Collected data:
§

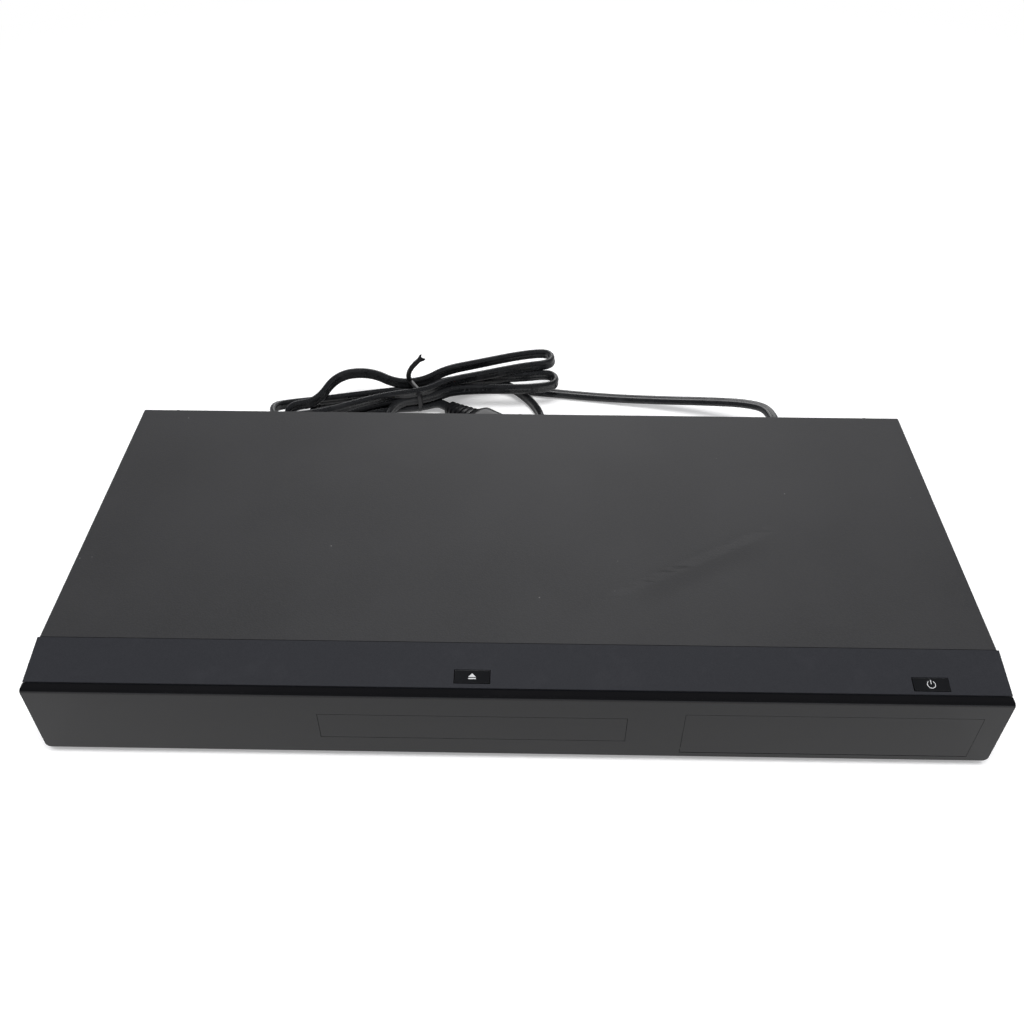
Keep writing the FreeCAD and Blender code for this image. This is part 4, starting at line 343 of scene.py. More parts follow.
def vinyl(name, low=(13, 13, 14), high=(23, 23, 25)):
    """Black vinyl with a soft gloss, faint dust and drawn lines along it."""
    f = Finish(name)
    drawn = f.noise(0.001, 2.0)
    dust = f.noise(0.0025, 5.0, rough=0.75).rise(0.6, 0.8)
    body = f.blend(drawn, screen(*low), screen(*high))
    body = f.blend(dust * 0.25, body, screen(80, 80, 80))
    return f.surface(Base_Color=body, Roughness=0.3 + dust * 0.25, Normal=f.bump(drawn, 0.00003))


def flat_lead():
    """The lead's vinyl in colours lifted by a painted sheen: lines drawn along it, a matt bloom in
    patches and a row of pale dashes.
    """
    f = Finish("flat_lead")
    u, v, _ = f.node("ShaderNodeTexCoord", {}, {}, "UV").parts()
    drawn = f.noise(1.0, 2.0, f.node("ShaderNodeCombineXYZ", {}, {"X": u * 60, "Y": v * 22}))
    bloom = f.noise(0.012, 4.0, rough=0.65).rise(0.48, 0.75)
    lane = 1 - (abs(v - 0.25) / 0.05).rise(0.5, 0.7)
    dashes = ((u * 2094.0).sine()).rise(0.1, 0.5) * ((u * 41.9).sine()).rise(0.2, 0.3)
    ink = lane * dashes * f.noise(0.0012).rise(0.42, 0.55)
    # Both colours are lighter than the plug's vinyl as a painted sheen, in place of the unmirrored
    # ceiling lamp's gloss; the change between them follows the drawn lines
    body = f.blend(drawn, screen(21, 22, 23), screen(33, 34, 36))
    body = f.blend(bloom * 0.35, body, screen(62, 62, 64))
    body = f.blend(ink * 0.35, body, screen(118, 118, 120))
    return f.surface(Base_Color=body, Roughness=0.27 + bloom * 0.22, Normal=f.bump(drawn, 0.00004))


def lens_glass():
    """A coated lens: violet-blue with a greener rim, and a hard gloss."""
    f = Finish("lens_glass")
    rim = f.node("ShaderNodeLayerWeight", {}, {"Blend": 0.4}, "Facing")
    tint = f.noise(0.002, 1.0)
    body = f.blend((rim + tint * 0.2).smaller(1), screen(40, 28, 96), screen(70, 150, 150))
    return f.surface(Base_Color=body, Roughness=0.05 + tint * 0.04, Coat_Weight=1.0, IOR=1.6)


def sleeve():
    """The capacitors' printed sleeve: blue-black film with one pale stripe and bare aluminium tops."""
    f = Finish("capacitor_sleeve")
    x, _, z = f.spot.parts()
    _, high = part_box("capacitors")
    top = z.rise(float(high.z) - 0.0007, float(high.z) - 0.0004)
    stripe = (x * 420).sine().rise(0.9, 0.94)
    film = f.blend(f.noise(0.002), screen(20, 22, 48), screen(30, 32, 62))
    body = f.blend(stripe * 0.8, film, screen(170, 175, 190))
    body = f.blend(top, body, screen(188, 190, 192))
    return f.surface(Base_Color=body, Roughness=0.26 + f.noise(0.001) * 0.1, Metallic=top * 0.9)


def winding():
    """The transformer's yellow tape over its winding, and the dark grey core at its sides."""
    f = Finish("transformer_tape")
    low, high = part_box("transformer")
    _, y, z = f.spot.parts()
    middle = float(low.y + high.y) / 2
    tape = 1 - (abs(y - middle) / float(high.y - low.y)).rise(0.27, 0.28)
    lap = (z * 1400).sine()
    yellow = f.blend(lap.rise(0.6, 0.9), screen(196, 160, 62), screen(168, 132, 44))
    core = f.blend(f.noise(0.0008, 4.0), screen(48, 48, 50), screen(70, 70, 72))
    body = f.blend(tape, core, yellow)
    weave = f.bump(f.noise(0.0006), 0.00005)
    return f.surface(Base_Color=body, Roughness=0.62 - tape * 0.28, Normal=weave)


def pale_ink():
    """Pad-printed ink, a little uneven."""
    f = Finish("button_ink")
    patch = f.noise(0.0006, 3.0)
    body = f.blend(patch, screen(206, 207, 208), screen(224, 225, 226))
    return f.surface(Base_Color=body, Roughness=0.42 + patch * 0.2)


# Meshes: every form is a grid of points, rows by columns, and a piece is one or more forms
def quads(index):
    """Four corners of every cell of a grid of vertex numbers."""
    corners = [index[:-1, :-1], index[:-1, 1:], index[1:, 1:], index[1:, :-1]]
    return np.stack(corners, -1).reshape(-1, 4)


def form(points, around=True, along=False):
    """Points (rows, columns, 3) as vertices and faces.

    Neighbouring rows and columns make the quads. With around, the last column joins the first.
    With along, the last row joins the first; without it, a fan closes each end row to its middle.
    """
    rows, columns, _ = points.shape
    index = np.arange(rows * columns).reshape(rows, columns)
    if along:
        index = np.vstack([index, index[:1]])
    if around:
        index = np.hstack([index, index[:, :1]])
    vertices, faces = points.reshape(-1, 3), quads(index).tolist()
    if around and not along:
        middles = np.array([points[0].mean(axis=0), points[-1].mean(axis=0)])
        hub = len(vertices)
        vertices = np.vstack([vertices, middles])
        first = np.stack([index[0, 1:], index[0, :-1], np.full(columns, hub)], -1)
        last = np.stack([index[-1, :-1], index[-1, 1:], np.full(columns, hub + 1)], -1)
        faces += first.tolist() + last.tolist()
    return outwards(vertices, faces)


def outwards(vertices, faces):
    """Turns the faces round where the volume they enclose, the sum of a · (b × c) / 6, is below 0."""
    fans = [(face[0], face[i], face[i + 1]) for face in faces for i in range(1, len(face) - 1)]
    fans = np.array(fans)
    a, b, c = (vertices[fans[:, i]] for i in range(3))
    if np.einsum("ij,ij->i", a, np.cross(b, c)).sum() < 0:
        faces = [face[::-1] for face in faces]
    return vertices, faces


def piece(name, forms, material, body, smooth=50):
    """One object from several forms, in millimetres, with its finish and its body."""
    vertices, faces, start = [], [], 0
    for points, sides in forms:
        vertices.append(points)
        faces += [[i + start for i in side] for side in sides]
        start += len(points)
    mesh = bpy.data.meshes.new(name)
    mesh.from_pydata((np.vstack(vertices) * MM).tolist(), [], faces)
    mesh.materials.append(material)
    mesh.polygons.foreach_set("use_smooth", [True] * len(faces))
    mesh.update()
    made = bpy.data.objects.new(name, mesh)
    bpy.context.collection.objects.link(made)
    if smooth:
        mesh.set_sharp_from_angle(angle=math.radians(smooth))
    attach(made, body)
    return made


def placed(parts, spot, turn=0.0):
    """Forms turned about the vertical axis by turn degrees and moved to spot."""
    c, s = math.cos(math.radians(turn)), math.sin(math.radians(turn))
    matrix = np.array([[c, -s, 0], [s, c, 0], [0, 0, 1]])
    return [(points @ matrix.T + np.array(spot), faces) for points, faces in parts]


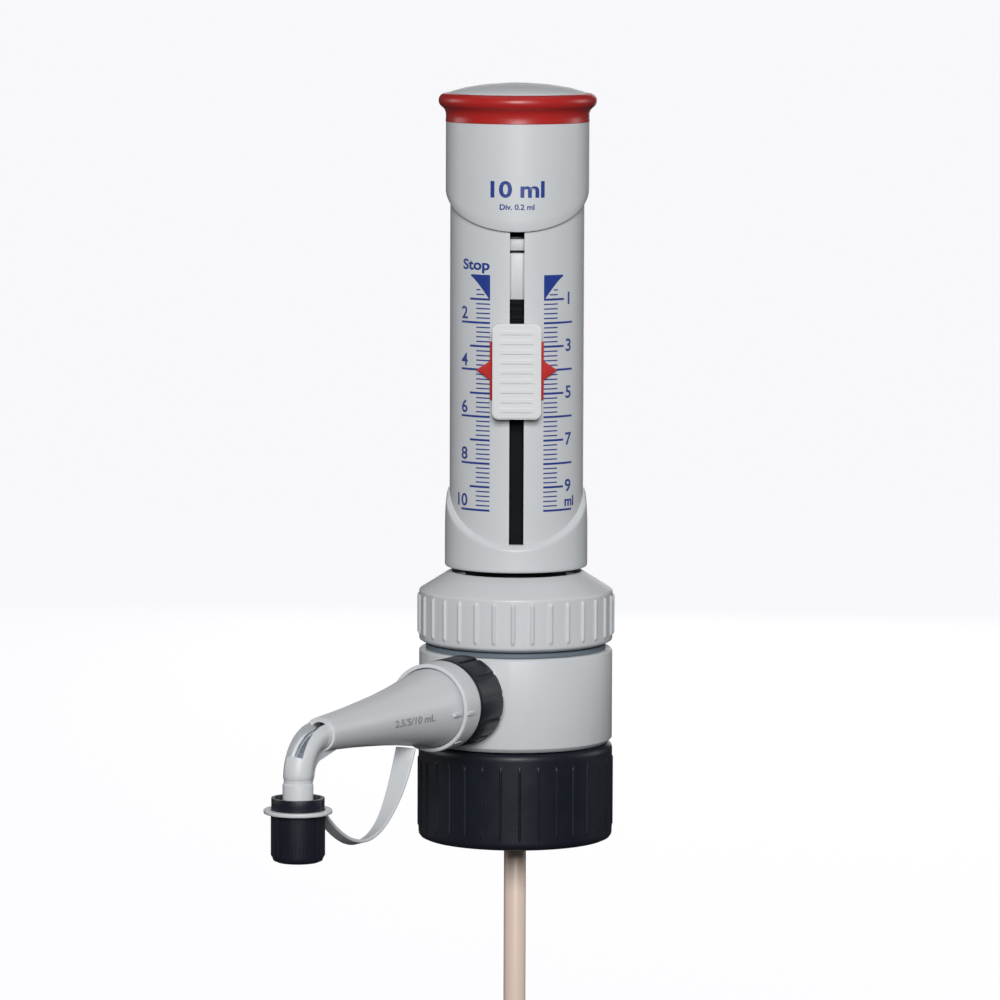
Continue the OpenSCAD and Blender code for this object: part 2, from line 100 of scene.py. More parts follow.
def make_camera():
    data = bpy.data.cameras.new("camera")
    data.lens = CAMERA_LENS
    data.sensor_width = SENSOR_WIDTH
    data.clip_end = 100
    camera = place("camera", data)
    turn = Matrix.Rotation(math.radians(CAMERA_YAW), 4, "Z")
    tilt = Matrix.Rotation(math.radians(90 - CAMERA_PITCH), 4, "X")
    roll = Matrix.Rotation(math.radians(CAMERA_ROLL), 4, "Z")
    camera.matrix_world = Matrix.Translation((0, -CAMERA_DISTANCE, CAMERA_HEIGHT)) @ turn @ tilt @ roll
    bpy.context.scene.camera = camera


# ---- floor and light ----

FLOOR_GAP = 0.004
FLOOR_HALF_WIDTH = 6.0
FLOOR_FRONT = -6.0
FLOOR_BACK = 2.6
BACKDROP_BEND = 1.2
BACKDROP_TOP = 4.0
BACKDROP_STEPS = 12
STAGE_SHADE = 0.05
STAGE_TINT = (0.97, 0.97, 1)
STAGE_GLOW = 0.96
WORLD_TINT = (0.93, 0.95, 1)
WORLD_GLOW = 0.06


def make_stage():
    """A pale floor under the intake tube, with a backdrop that curves up behind it."""
    floor_z = cad_low[2] - FLOOR_GAP
    outline = [(FLOOR_FRONT, floor_z), (FLOOR_BACK, floor_z)]
    for i in range(1, BACKDROP_STEPS + 1):
        a = math.radians(90 * i / BACKDROP_STEPS)
        rise = BACKDROP_BEND * (1 - math.cos(a))
        outline.append((FLOOR_BACK + BACKDROP_BEND * math.sin(a), floor_z + rise))
    outline.append((FLOOR_BACK + BACKDROP_BEND, floor_z + BACKDROP_TOP))
    count = len(outline)
    verts = [(x, y, z) for x in (-FLOOR_HALF_WIDTH, FLOOR_HALF_WIDTH) for y, z in outline]
    mesh = bpy.data.meshes.new("stage")
    mesh.from_pydata(verts, [], [(i, i + count, i + count + 1, i + 1) for i in range(count - 1)])
    for polygon in mesh.polygons:
        polygon.use_smooth = True
    stage = place("stage", mesh)
    material = bpy.data.materials.new("stage")
    material.use_nodes = True
    shader = material.node_tree.nodes["Principled BSDF"]
    shader.inputs["Base Color"].default_value = (STAGE_SHADE, STAGE_SHADE, STAGE_SHADE, 1)
    shader.inputs["Roughness"].default_value = 0.9
    shader.inputs["Emission Color"].default_value = (*STAGE_TINT, 1)
    shader.inputs["Emission Strength"].default_value = STAGE_GLOW
    mesh.materials.append(material)
    stage.visible_diffuse = False
    stage.visible_glossy = False


def make_area_light(name, location, target, size, power, shine=1.0):
    """A rectangular light that faces its target. Its shine is the strength of its highlights."""
    data = bpy.data.lights.new(name, "AREA")
    data.shape = "RECTANGLE"
    data.size, data.size_y = size
    data.energy = power
    data.specular_factor = shine
    light = place(name, data)
    light.location = location
    light.rotation_euler = (Vector(target) - Vector(location)).to_track_quat("-Z", "Y").to_euler()
    light.visible_camera = False


def make_lights():
    middle = (0, 0, 0.05)
    make_area_light("key", (0.04, -1.95, 0.82), (0, 0, 0.08), (0.7, 0.8), power=40)
    make_area_light("top", (0.0, 0.25, 1.4), middle, (1.2, 1.0), power=2)
    make_area_light("rear", (0.2, 2.0, 0.25), middle, (0.8, 0.8), power=4, shine=0.1)
    for side in (-1, 1):
        make_area_light("side", (side * 1.8, 0.5, 0.5), middle, (0.8, 0.8), power=6)
    world = bpy.data.worlds.new("studio")
    world.use_nodes = True
    background = world.node_tree.nodes["Background"]
    background.inputs["Color"].default_value = (*WORLD_TINT, 1)
    background.inputs["Strength"].default_value = WORLD_GLOW
    bpy.context.scene.world = world
    bpy.context.scene.view_settings.view_transform = "Standard"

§

Extract exactly and only the lines above from the line containing "Continue the OpenSCAD" through the line containing "stage.visible_glossy = False", both end lines included.

Continue the OpenSCAD and Blender code for this object: part 2, from line 100 of scene.py. More parts follow.
def make_camera():
    data = bpy.data.cameras.new("camera")
    data.lens = CAMERA_LENS
    data.sensor_width = SENSOR_WIDTH
    data.clip_end = 100
    camera = place("camera", data)
    turn = Matrix.Rotation(math.radians(CAMERA_YAW), 4, "Z")
    tilt = Matrix.Rotation(math.radians(90 - CAMERA_PITCH), 4, "X")
    roll = Matrix.Rotation(math.radians(CAMERA_ROLL), 4, "Z")
    camera.matrix_world = Matrix.Translation((0, -CAMERA_DISTANCE, CAMERA_HEIGHT)) @ turn @ tilt @ roll
    bpy.context.scene.camera = camera


# ---- floor and light ----

FLOOR_GAP = 0.004
FLOOR_HALF_WIDTH = 6.0
FLOOR_FRONT = -6.0
FLOOR_BACK = 2.6
BACKDROP_BEND = 1.2
BACKDROP_TOP = 4.0
BACKDROP_STEPS = 12
STAGE_SHADE = 0.05
STAGE_TINT = (0.97, 0.97, 1)
STAGE_GLOW = 0.96
WORLD_TINT = (0.93, 0.95, 1)
WORLD_GLOW = 0.06


def make_stage():
    """A pale floor under the intake tube, with a backdrop that curves up behind it."""
    floor_z = cad_low[2] - FLOOR_GAP
    outline = [(FLOOR_FRONT, floor_z), (FLOOR_BACK, floor_z)]
    for i in range(1, BACKDROP_STEPS + 1):
        a = math.radians(90 * i / BACKDROP_STEPS)
        rise = BACKDROP_BEND * (1 - math.cos(a))
        outline.append((FLOOR_BACK + BACKDROP_BEND * math.sin(a), floor_z + rise))
    outline.append((FLOOR_BACK + BACKDROP_BEND, floor_z + BACKDROP_TOP))
    count = len(outline)
    verts = [(x, y, z) for x in (-FLOOR_HALF_WIDTH, FLOOR_HALF_WIDTH) for y, z in outline]
    mesh = bpy.data.meshes.new("stage")
    mesh.from_pydata(verts, [], [(i, i + count, i + count + 1, i + 1) for i in range(count - 1)])
    for polygon in mesh.polygons:
        polygon.use_smooth = True
    stage = place("stage", mesh)
    material = bpy.data.materials.new("stage")
    material.use_nodes = True
    shader = material.node_tree.nodes["Principled BSDF"]
    shader.inputs["Base Color"].default_value = (STAGE_SHADE, STAGE_SHADE, STAGE_SHADE, 1)
    shader.inputs["Roughness"].default_value = 0.9
    shader.inputs["Emission Color"].default_value = (*STAGE_TINT, 1)
    shader.inputs["Emission Strength"].default_value = STAGE_GLOW
    mesh.materials.append(material)
    stage.visible_diffuse = False
    stage.visible_glossy = False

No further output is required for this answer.